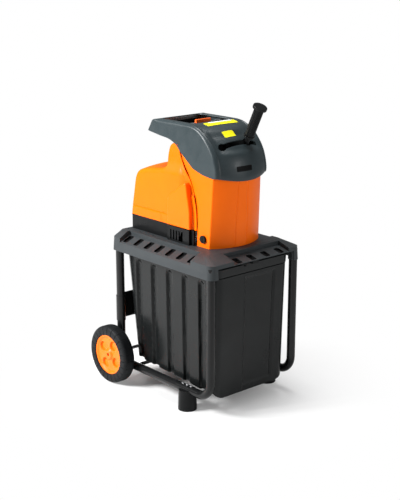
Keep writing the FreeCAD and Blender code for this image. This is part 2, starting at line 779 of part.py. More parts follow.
def feed_chute():
    """The inner hopper that leads from the mouth down to the cutter."""
    outer = [(-80, 896), (-150, 858), (-194, 828), (-197, 760), (-196, 653), (-122, 653), (-118, 690),
             (-18, 833),
             (12, 862), (92, 876), (92, 896)]
    wall = 2.5
    inner = [(-84, 897), (-149, 861), (-191, 830), (-194, 760), (-193, 640), (-125, 640), (-121, 690),
             (-20, 837),
             (11, 865), (89, 879), (89, 897)]
    shell = prism("x", outer, -86, 86).cut(prism("x", inner, -83.5, 83.5))
    shell = shell.cut(block((-200, -210, 600), (-66, 0, 690))).cut(block((66, -210, 600), (200, 0, 690)))
    shell = shell.cut(block((-64, -210, 600), (64, -193, 660)))
    front_gap = block((-84, -152, 800), (84, -78, 900))
    shell = shell.cut(front_gap).cut(block((-90, -215, 815), (90, -140, 900)))
    ledges = block((-86, -196, 690), (-63, -122, 692.5)).fuse(block((63, -196, 690), (86, -122, 692.5)))
    walls = block((-66, -196, 653), (-63.5, -122, 692)).fuse(block((63.5, -196, 653), (66, -122, 692)))
    shell = shell.fuse(ledges).fuse(walls)
    for side, sign in SIDES:
        ear = block((83.5, -36, 880), (86, -20, 907.9))
        ear.translate(Vector(0 if sign > 0 else -169.5, 0, 0))
        shell = shell.fuse(ear)
    shell = shell.cut(Part.makeCylinder(2.05, 200, Vector(-100, -28, 903), X_AXIS))
    solids = sorted(shell.Solids, key=lambda solid: -solid.Volume)
    node("feed_chute", feature(solids[0]))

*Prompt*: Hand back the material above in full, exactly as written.

*Answer for this exercise*:
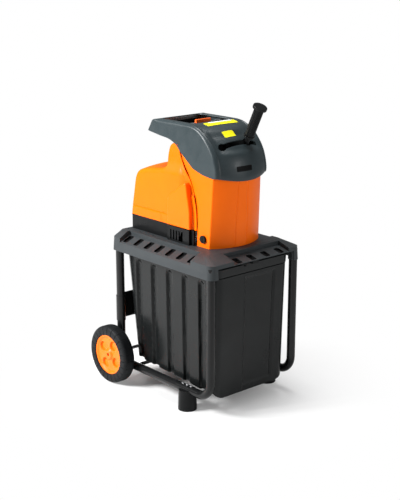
Keep writing the FreeCAD and Blender code for this image. This is part 2, starting at line 779 of part.py. More parts follow.
def feed_chute():
    """The inner hopper that leads from the mouth down to the cutter."""
    outer = [(-80, 896), (-150, 858), (-194, 828), (-197, 760), (-196, 653), (-122, 653), (-118, 690),
             (-18, 833),
             (12, 862), (92, 876), (92, 896)]
    wall = 2.5
    inner = [(-84, 897), (-149, 861), (-191, 830), (-194, 760), (-193, 640), (-125, 640), (-121, 690),
             (-20, 837),
             (11, 865), (89, 879), (89, 897)]
    shell = prism("x", outer, -86, 86).cut(prism("x", inner, -83.5, 83.5))
    shell = shell.cut(block((-200, -210, 600), (-66, 0, 690))).cut(block((66, -210, 600), (200, 0, 690)))
    shell = shell.cut(block((-64, -210, 600), (64, -193, 660)))
    front_gap = block((-84, -152, 800), (84, -78, 900))
    shell = shell.cut(front_gap).cut(block((-90, -215, 815), (90, -140, 900)))
    ledges = block((-86, -196, 690), (-63, -122, 692.5)).fuse(block((63, -196, 690), (86, -122, 692.5)))
    walls = block((-66, -196, 653), (-63.5, -122, 692)).fuse(block((63.5, -196, 653), (66, -122, 692)))
    shell = shell.fuse(ledges).fuse(walls)
    for side, sign in SIDES:
        ear = block((83.5, -36, 880), (86, -20, 907.9))
        ear.translate(Vector(0 if sign > 0 else -169.5, 0, 0))
        shell = shell.fuse(ear)
    shell = shell.cut(Part.makeCylinder(2.05, 200, Vector(-100, -28, 903), X_AXIS))
    solids = sorted(shell.Solids, key=lambda solid: -solid.Volume)
    node("feed_chute", feature(solids[0]))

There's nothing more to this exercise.